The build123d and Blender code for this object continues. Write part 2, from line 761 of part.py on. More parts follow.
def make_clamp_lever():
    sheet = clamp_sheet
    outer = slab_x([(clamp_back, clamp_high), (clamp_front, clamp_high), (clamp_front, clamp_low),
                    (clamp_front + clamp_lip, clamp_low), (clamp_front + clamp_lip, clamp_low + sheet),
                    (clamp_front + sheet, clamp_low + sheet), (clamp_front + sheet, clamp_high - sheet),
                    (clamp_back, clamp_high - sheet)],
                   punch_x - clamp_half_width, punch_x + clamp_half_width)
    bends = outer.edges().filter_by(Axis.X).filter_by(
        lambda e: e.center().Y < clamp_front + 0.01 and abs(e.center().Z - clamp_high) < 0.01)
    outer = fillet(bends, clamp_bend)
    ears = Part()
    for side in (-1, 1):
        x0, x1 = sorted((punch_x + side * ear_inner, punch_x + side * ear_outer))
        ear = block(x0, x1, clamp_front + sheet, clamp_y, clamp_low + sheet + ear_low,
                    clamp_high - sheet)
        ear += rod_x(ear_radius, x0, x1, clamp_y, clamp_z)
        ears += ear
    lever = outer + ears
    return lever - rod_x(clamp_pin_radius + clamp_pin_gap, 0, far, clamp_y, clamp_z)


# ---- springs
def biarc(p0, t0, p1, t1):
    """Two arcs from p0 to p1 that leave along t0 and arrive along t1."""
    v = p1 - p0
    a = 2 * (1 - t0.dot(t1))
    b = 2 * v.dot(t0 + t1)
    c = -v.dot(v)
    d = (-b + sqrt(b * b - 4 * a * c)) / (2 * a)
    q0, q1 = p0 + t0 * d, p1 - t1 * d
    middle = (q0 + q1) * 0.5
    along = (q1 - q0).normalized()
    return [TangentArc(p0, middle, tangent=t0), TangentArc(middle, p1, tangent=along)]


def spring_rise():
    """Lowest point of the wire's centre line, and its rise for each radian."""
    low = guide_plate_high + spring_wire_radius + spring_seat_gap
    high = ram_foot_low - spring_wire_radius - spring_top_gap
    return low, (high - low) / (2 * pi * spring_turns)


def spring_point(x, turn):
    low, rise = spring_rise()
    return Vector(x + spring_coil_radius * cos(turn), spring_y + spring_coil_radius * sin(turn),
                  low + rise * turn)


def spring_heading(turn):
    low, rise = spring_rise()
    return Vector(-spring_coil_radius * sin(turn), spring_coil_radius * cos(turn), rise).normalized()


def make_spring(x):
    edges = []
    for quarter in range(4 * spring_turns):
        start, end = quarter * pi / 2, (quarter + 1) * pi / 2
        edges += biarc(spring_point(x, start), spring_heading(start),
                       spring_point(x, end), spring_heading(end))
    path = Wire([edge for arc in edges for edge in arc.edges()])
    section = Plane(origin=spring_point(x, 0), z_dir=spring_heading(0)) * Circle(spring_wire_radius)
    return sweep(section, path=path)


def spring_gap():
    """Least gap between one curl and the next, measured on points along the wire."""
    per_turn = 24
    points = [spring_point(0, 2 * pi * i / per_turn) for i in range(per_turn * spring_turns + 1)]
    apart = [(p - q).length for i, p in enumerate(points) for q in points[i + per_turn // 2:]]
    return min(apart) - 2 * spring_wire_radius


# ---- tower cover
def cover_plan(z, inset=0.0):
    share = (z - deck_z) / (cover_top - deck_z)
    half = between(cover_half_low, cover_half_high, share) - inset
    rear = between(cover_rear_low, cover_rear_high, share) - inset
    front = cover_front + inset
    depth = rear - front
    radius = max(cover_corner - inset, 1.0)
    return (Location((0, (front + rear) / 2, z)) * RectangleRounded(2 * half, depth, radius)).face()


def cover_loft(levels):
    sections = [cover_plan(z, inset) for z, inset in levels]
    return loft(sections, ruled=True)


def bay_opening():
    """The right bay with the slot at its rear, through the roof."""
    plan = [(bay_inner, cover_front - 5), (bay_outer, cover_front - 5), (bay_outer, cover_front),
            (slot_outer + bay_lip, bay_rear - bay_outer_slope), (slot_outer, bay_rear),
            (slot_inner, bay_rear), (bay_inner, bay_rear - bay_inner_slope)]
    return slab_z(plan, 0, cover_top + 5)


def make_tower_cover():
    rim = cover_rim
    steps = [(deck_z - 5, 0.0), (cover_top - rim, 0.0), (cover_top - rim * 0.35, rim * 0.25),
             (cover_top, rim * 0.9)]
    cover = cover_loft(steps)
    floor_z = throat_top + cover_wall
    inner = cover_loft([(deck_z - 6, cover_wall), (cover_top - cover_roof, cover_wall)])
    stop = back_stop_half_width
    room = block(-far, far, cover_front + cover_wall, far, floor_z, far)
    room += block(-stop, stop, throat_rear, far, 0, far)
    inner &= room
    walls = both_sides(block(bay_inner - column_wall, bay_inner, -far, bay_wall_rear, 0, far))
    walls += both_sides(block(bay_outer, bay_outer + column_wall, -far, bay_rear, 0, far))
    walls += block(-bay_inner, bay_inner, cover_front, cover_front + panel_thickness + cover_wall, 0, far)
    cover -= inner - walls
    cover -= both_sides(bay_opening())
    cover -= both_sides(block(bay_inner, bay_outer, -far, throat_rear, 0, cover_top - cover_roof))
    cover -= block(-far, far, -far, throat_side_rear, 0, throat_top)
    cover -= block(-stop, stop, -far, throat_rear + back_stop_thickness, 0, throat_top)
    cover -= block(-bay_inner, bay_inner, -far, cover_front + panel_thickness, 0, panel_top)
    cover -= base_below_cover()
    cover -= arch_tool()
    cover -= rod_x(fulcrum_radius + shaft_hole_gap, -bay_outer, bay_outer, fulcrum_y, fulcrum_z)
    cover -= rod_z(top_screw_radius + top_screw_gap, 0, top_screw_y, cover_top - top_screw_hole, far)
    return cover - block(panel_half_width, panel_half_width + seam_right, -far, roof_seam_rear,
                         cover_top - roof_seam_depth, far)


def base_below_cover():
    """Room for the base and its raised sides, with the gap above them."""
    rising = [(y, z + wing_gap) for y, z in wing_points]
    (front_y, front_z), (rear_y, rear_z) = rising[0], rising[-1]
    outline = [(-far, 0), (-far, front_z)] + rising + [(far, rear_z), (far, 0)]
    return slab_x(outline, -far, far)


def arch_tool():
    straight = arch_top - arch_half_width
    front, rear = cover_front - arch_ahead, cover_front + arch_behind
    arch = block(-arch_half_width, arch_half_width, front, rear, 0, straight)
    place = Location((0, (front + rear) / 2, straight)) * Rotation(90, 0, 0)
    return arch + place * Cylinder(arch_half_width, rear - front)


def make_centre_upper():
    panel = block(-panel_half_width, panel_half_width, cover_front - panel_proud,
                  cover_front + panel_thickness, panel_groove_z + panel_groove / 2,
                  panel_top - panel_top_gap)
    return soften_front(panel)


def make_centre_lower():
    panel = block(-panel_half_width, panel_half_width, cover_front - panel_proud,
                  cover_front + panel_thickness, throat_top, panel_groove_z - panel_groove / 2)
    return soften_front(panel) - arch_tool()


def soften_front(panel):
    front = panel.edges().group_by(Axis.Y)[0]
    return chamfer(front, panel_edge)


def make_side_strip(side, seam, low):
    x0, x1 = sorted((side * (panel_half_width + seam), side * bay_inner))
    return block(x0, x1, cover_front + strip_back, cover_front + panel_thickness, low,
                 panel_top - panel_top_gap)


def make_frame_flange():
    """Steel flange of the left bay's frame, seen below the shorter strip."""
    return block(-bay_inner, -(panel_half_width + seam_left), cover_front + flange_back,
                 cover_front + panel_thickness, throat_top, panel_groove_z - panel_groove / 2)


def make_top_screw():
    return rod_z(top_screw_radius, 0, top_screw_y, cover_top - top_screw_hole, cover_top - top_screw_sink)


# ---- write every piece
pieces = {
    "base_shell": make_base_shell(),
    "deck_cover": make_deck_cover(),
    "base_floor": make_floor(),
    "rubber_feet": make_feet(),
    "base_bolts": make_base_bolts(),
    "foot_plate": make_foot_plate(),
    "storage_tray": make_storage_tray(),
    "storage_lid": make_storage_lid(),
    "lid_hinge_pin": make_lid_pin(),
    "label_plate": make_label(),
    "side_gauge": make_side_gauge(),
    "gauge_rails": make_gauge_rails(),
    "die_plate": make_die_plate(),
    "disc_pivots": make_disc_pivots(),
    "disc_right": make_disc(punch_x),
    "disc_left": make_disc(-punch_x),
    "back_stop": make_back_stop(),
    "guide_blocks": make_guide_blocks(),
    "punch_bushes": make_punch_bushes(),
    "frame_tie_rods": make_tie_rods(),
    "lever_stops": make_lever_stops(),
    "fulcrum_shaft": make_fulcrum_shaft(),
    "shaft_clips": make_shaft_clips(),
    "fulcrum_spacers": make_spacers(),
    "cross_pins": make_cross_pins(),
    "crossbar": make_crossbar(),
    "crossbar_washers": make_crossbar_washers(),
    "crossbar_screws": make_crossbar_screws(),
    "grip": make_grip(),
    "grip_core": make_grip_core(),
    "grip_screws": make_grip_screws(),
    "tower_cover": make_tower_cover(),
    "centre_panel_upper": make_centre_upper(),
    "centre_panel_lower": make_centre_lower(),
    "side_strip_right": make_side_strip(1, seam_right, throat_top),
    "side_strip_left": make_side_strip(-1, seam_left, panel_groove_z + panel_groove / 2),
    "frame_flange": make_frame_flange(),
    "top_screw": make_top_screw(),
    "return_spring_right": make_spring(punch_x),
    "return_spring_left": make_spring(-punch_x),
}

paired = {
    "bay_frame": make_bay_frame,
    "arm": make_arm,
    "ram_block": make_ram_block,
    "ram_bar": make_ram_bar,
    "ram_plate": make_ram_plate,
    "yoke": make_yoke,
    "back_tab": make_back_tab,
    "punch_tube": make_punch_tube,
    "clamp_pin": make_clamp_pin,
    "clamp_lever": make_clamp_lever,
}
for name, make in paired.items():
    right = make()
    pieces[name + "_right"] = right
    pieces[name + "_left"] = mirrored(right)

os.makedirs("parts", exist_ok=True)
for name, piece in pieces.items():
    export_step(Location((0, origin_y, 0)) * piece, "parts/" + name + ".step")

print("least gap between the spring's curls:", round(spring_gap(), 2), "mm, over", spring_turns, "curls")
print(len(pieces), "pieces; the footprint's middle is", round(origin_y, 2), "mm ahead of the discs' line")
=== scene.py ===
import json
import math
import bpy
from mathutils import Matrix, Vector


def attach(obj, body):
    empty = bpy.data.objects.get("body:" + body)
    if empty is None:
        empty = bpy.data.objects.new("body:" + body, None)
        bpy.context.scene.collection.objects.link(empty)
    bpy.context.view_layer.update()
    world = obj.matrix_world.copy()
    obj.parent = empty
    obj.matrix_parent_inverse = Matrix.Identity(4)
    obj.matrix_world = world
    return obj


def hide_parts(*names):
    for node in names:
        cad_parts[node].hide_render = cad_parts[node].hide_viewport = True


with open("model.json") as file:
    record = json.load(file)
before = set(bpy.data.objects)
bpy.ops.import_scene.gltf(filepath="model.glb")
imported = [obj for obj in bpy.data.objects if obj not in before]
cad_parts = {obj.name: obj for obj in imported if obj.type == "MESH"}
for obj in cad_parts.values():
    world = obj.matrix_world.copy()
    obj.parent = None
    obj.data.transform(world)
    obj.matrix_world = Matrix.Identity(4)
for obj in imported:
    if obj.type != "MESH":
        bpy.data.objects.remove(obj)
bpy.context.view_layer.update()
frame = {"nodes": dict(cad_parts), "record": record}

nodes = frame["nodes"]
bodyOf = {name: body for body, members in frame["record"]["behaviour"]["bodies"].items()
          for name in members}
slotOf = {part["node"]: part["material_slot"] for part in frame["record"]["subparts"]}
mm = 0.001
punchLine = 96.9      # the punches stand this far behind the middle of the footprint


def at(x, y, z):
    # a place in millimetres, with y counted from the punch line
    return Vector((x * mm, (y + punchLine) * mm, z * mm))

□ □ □

### TASK BRIEF:
Please print the material above exactly as it appears, from its first line through the line containing "TangentArc(middle, p1, tangent=along)]", inclusive, and stop there.

### THE SOLUTION:
The build123d and Blender code for this object continues. Write part 2, from line 761 of part.py on. More parts follow.
def make_clamp_lever():
    sheet = clamp_sheet
    outer = slab_x([(clamp_back, clamp_high), (clamp_front, clamp_high), (clamp_front, clamp_low),
                    (clamp_front + clamp_lip, clamp_low), (clamp_front + clamp_lip, clamp_low + sheet),
                    (clamp_front + sheet, clamp_low + sheet), (clamp_front + sheet, clamp_high - sheet),
                    (clamp_back, clamp_high - sheet)],
                   punch_x - clamp_half_width, punch_x + clamp_half_width)
    bends = outer.edges().filter_by(Axis.X).filter_by(
        lambda e: e.center().Y < clamp_front + 0.01 and abs(e.center().Z - clamp_high) < 0.01)
    outer = fillet(bends, clamp_bend)
    ears = Part()
    for side in (-1, 1):
        x0, x1 = sorted((punch_x + side * ear_inner, punch_x + side * ear_outer))
        ear = block(x0, x1, clamp_front + sheet, clamp_y, clamp_low + sheet + ear_low,
                    clamp_high - sheet)
        ear += rod_x(ear_radius, x0, x1, clamp_y, clamp_z)
        ears += ear
    lever = outer + ears
    return lever - rod_x(clamp_pin_radius + clamp_pin_gap, 0, far, clamp_y, clamp_z)


# ---- springs
def biarc(p0, t0, p1, t1):
    """Two arcs from p0 to p1 that leave along t0 and arrive along t1."""
    v = p1 - p0
    a = 2 * (1 - t0.dot(t1))
    b = 2 * v.dot(t0 + t1)
    c = -v.dot(v)
    d = (-b + sqrt(b * b - 4 * a * c)) / (2 * a)
    q0, q1 = p0 + t0 * d, p1 - t1 * d
    middle = (q0 + q1) * 0.5
    along = (q1 - q0).normalized()
    return [TangentArc(p0, middle, tangent=t0), TangentArc(middle, p1, tangent=along)]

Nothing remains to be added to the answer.